The Brancatelli File



August 1, 1984 --Hawaii joined the union twenty-five years ago this month, but there’s still an undeniably syncopated rhythm to everyday life in this part of America.

Hawaiians buy the same kind of burgers and fries Virginians and Californians buy. It’s just that the McDonald’s shops in Hawaii also sell saimin, a local soup-and-noodle dish.

Hawaii studies the same American history as Texas and Pennsylvania studies. It’s just that Hawaii’s history is also about the old Hawaiian monarchy and royalty like King Kamehameha and Prince Bill Lunalilo.

Hawaiians watch the same bad situation comedies and trashy soap operas Iowans and Oregonians watch. It’s just that the bad sit-coms and trashy soapers reach Hawaiian television a week late.
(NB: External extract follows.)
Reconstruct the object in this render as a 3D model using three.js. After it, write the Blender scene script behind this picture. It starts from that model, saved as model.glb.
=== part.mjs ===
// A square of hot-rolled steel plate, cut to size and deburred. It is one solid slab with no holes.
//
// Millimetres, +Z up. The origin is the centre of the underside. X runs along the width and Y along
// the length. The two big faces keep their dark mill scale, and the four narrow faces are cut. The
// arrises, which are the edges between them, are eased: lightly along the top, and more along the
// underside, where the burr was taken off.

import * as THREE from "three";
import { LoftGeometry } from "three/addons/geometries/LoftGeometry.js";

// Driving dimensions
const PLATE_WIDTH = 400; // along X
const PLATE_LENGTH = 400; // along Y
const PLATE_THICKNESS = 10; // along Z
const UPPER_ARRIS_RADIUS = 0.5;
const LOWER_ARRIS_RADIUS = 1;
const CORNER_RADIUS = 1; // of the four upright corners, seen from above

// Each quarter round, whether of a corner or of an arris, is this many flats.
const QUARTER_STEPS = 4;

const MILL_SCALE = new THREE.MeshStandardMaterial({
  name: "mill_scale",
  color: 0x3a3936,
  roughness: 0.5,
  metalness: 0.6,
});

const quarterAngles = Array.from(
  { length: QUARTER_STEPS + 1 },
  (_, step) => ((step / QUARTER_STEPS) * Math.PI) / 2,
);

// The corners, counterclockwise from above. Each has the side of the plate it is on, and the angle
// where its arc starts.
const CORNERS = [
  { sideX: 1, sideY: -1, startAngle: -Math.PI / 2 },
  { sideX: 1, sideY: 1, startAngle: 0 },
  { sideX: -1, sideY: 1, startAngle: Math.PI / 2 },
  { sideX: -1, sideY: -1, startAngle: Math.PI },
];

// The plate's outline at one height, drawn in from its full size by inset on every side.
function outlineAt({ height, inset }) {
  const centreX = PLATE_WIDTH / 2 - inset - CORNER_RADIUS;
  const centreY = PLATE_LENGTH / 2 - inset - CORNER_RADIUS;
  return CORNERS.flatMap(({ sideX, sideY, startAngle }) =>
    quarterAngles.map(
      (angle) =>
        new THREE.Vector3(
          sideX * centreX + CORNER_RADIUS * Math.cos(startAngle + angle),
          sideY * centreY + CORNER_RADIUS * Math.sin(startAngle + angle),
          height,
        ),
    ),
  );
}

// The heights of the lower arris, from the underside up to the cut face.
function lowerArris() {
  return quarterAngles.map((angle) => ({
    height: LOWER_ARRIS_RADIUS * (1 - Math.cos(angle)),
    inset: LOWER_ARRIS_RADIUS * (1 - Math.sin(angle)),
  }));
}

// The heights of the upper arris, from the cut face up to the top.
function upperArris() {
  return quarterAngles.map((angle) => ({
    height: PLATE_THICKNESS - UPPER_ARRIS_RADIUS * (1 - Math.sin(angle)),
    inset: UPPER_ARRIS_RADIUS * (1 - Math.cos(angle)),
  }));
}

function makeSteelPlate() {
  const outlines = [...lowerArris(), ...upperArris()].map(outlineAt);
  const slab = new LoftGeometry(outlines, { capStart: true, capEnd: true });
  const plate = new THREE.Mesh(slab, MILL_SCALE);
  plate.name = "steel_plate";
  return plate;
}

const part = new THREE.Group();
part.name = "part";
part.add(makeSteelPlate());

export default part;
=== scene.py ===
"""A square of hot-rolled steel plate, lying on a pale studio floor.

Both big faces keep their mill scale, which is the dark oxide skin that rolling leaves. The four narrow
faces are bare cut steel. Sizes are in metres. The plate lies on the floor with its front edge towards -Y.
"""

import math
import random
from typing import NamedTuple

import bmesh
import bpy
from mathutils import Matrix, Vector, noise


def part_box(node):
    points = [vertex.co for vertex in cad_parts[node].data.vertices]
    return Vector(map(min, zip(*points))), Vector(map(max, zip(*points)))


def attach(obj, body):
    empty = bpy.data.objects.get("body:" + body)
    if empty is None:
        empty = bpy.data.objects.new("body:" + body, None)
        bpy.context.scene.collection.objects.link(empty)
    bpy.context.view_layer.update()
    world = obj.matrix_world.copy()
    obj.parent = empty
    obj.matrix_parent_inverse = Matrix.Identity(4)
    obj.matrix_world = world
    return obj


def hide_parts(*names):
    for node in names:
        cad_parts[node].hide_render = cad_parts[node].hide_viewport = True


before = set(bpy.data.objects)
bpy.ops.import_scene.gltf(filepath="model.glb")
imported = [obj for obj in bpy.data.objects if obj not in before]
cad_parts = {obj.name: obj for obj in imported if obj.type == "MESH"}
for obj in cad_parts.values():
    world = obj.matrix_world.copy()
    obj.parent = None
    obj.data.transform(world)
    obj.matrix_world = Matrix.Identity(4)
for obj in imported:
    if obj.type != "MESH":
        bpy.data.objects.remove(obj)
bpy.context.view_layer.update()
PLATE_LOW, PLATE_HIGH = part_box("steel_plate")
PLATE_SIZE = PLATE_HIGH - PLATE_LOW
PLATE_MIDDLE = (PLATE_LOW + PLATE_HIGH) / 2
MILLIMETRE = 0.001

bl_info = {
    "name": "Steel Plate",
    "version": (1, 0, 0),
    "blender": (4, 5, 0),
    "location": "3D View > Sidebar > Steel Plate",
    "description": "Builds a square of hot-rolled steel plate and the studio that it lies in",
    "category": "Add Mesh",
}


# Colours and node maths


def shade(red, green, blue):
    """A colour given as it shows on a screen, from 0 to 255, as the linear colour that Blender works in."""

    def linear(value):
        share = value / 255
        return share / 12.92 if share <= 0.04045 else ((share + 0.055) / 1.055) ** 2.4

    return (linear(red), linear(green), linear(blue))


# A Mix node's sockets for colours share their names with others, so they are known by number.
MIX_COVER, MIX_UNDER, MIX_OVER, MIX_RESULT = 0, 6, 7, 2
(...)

Hawaii’s everyday business life is also ever-so-slightly out of tune with the commercial realities of the mainland. The major car-rental companies process Hawaiian reservations through their international desks and corporate discount rates don’t apply. Hawaiian business executives pay 75 cents for The Wall Street Journal and copies rarely reach newsstands before noon. Everyone in business in Hawaii wears brightly colored “Aloha shirts." And Hawaiian business conversations are routinely peppered with terms such as mana (power), pau (finished) and hui (a syndicate or group).
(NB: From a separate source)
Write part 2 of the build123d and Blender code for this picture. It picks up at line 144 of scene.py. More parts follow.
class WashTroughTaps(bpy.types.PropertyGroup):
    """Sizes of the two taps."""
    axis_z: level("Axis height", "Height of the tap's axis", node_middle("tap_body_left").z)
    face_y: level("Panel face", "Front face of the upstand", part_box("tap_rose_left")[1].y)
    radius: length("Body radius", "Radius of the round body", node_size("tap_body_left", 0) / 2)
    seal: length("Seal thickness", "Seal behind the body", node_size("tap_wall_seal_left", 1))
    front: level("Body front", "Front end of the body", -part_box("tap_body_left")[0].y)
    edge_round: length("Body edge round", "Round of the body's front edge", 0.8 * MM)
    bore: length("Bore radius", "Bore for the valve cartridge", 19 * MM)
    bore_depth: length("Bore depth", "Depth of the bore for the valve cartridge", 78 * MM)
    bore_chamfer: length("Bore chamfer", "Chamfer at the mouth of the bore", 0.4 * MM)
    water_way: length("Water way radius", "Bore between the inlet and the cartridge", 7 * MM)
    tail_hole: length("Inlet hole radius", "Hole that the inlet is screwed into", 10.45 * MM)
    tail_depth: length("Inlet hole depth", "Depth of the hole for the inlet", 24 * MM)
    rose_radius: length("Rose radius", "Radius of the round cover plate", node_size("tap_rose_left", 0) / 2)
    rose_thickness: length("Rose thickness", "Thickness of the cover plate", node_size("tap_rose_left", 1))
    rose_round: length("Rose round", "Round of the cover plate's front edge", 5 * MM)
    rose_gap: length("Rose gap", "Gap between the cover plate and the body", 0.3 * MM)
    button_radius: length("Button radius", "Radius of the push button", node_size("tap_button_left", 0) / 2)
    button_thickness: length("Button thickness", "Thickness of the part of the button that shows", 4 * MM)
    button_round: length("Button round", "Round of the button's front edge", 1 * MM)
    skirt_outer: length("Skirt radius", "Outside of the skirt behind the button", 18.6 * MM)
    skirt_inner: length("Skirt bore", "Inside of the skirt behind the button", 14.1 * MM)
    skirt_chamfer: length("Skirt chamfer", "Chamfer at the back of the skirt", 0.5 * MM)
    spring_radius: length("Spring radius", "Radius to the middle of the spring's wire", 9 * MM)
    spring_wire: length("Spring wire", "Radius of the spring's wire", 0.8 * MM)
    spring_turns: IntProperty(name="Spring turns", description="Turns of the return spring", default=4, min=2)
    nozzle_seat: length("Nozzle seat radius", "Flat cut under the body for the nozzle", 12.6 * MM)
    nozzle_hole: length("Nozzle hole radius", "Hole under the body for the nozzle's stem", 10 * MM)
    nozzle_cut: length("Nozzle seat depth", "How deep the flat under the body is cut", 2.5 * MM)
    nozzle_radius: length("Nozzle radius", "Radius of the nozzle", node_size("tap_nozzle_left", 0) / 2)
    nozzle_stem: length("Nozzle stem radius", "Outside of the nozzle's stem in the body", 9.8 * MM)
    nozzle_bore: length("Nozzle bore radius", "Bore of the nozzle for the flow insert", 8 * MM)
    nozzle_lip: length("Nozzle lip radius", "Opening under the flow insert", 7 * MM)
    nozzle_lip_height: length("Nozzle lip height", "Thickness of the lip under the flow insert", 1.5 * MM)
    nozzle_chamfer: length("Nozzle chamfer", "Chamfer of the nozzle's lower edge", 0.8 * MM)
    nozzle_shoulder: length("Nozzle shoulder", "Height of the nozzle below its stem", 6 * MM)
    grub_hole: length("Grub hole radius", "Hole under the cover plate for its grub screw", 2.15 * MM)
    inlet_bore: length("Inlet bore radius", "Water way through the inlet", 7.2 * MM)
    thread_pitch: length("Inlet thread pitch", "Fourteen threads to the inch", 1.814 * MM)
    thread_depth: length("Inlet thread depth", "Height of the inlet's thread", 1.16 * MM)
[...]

That Hawaii remains appealingly exotic and not quite totally American twenty-five years after statehood is hardly a surprise. Hawaiian culture always has been more Oriental than Occidental.

In fact, if there is any real surprise about Hawaii, it’s that this indescribably beautiful and outrageously contradictory chain of tropical volcanic islands smack in the middle of the Pacific Ocean has become so American after only 25 years of statehood.
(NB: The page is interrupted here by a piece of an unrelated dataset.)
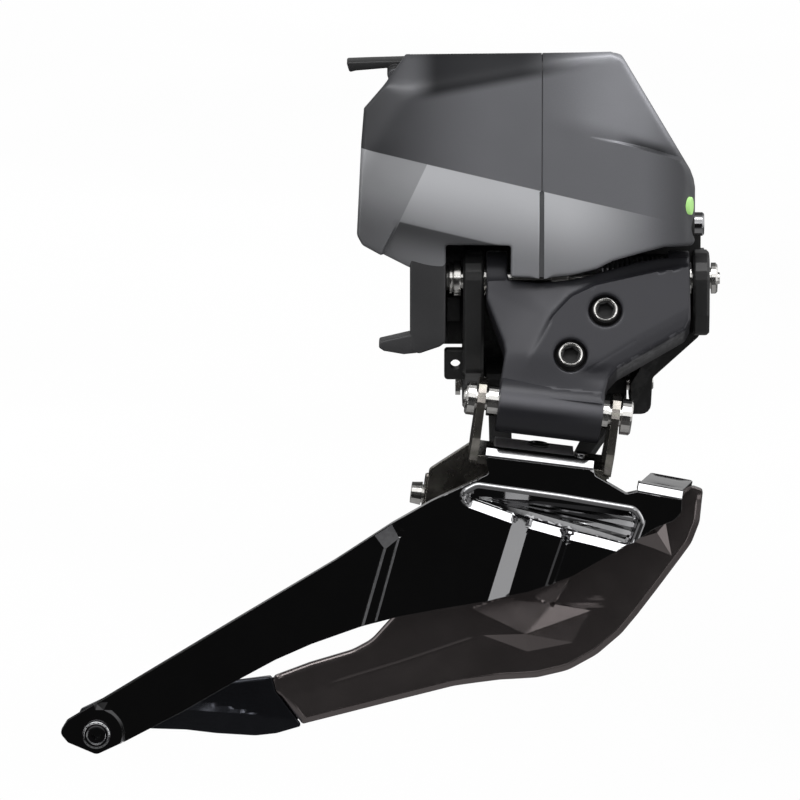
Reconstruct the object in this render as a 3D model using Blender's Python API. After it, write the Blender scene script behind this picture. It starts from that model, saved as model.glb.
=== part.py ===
"""Electronic front derailleur for a road bicycle, braze-on mount, battery not fitted.

World axes: +X forward, +Y inboard (towards the frame tube), +Z up; metres.
The world origin is the centre of the frame-mount pad.

All dimensions below are in millimetres in the pivot frame, whose origin lies
near the upper outer pivot; world() carries them into the world.

Linkage, a parallelogram (section across the pivots, Y inboard, Z up):
    A upper outer pivot, fixed to the yoke      B lower outer pivot, on the cage
    C upper inner pivot, fixed to the yoke      D lower inner pivot, on the cage
A and C run fore and aft. B and D are pitched nose-down, so the cage yaws as it
travels sideways.

Outlines list (horizontal, vertical) or (horizontal, vertical, corner radius).
Turned profiles list (distance along the axis, radius).
"""

import math

import bmesh
import bpy
from mathutils import Matrix, Vector

for old in list(bpy.data.objects):
    bpy.data.objects.remove(old, do_unlink=True)

MM = 0.001
PAD = Vector((3.0, 24.0, -12.0))  # centre of the frame-mount pad
AXIS_X = Vector((1.0, 0.0, 0.0))
INBOARD = Vector((0.0, 1.0, 0.0))
SHARP_ANGLE = math.radians(32)

# ---- linkage ---------------------------------------------------------------
LINK_SPAN = Vector((-1.8, -10.9, -18.9))  # from an upper pivot to its lower one
PIVOT_A = Vector((0.0, 0.0, 0.4))
PIVOT_B = PIVOT_A + LINK_SPAN
PIVOT_C = Vector((0.0, 16.0, -19.8))
PIVOT_D = PIVOT_C + LINK_SPAN
CAGE_PITCH = math.radians(7.2)
AXIS_B = Vector((math.cos(CAGE_PITCH), 0.0, -math.sin(CAGE_PITCH)))
UP_B = Vector((math.sin(CAGE_PITCH), 0.0, math.cos(CAGE_PITCH)))
DOWN = Vector((0, LINK_SPAN.y, LINK_SPAN.z)).normalized()
OUT = Vector((0, DOWN.z, -DOWN.y))  # normal of the outer link's outboard face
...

But most of all, the Americanization of Hawaii has totally transformed the Islands’ economic system.

For more than a hundred years before statehood, Hawaii was an agrarian society. Its major crops, sugar and pineapple, were the mainstay of the economy and the driving force behind the mostly rural Hawaiian lifestyle. But statehood and the simultaneous arrival of the commercial jet industry in 1959 changed all that. Almost overnight, the jets brought millions of tourists to the newest state. While it only took a dozen years for the booming tourist industry to displace agriculture as the economic core of the Hawaiian economy, the social and cultural adjustments have been much longer in coming.

“In a lot of ways Hawaii is still struggling to make the psychological adjustment to the fact that we aren’t a little farming community anymore," says Henry A. Walker Jr., the chairman of Amfac, Hawaii’s largest company.

“There has been a tradition of agriculture here. Everybody always depended to some degree on sugar or pineapple for a living. There was always the belief that agriculture was the solution to all our problems. But now we have become a tourist-based society and we’re all dependent on tourism for our living. That is an extremely difficult transition to make, especially in such a short time and in a community as small and sheltered as Hawaii."

Statehood also brought twenty years of boom times to Hawaii. Regardless of the economic climate of the other 49 states, Hawaii grew quickly, effortlessly, and consistently. It routinely outperformed the mainland in all of the key economic indicators. But much to the surprise of Hawaii’s business community, the easy-growth boom years ended in 1980 when the whole country suffered through a recessionary period.

“During the boom years of 1960-1980, Hawaii wasn’t affected by the same business cycles that affected the mainland," explains Frank J. Manaut, chairman and chief executive office of Bank of Hawaii, the state’s largest. “But that changed because [by 1980] Hawaii had stopped being a sheltered series of islands and had become an integral part of the American economy. By 1980, Hawaii and the mainland were just too closely tied together for Hawaii to avoid the downturn. Ever since, Hawaii’s economy has moved up and down on the same economic path as the mainland. For better and worse, we are now part of the American economic system."

Which is not to say that Hawaii is hurting. Even though recent growth hasn’t been as easy and as effortless as it was during the first twenty years of statehood, Hawaii still boasts one of the highest standards of living in the nation and the country’s lowest unemployment rate.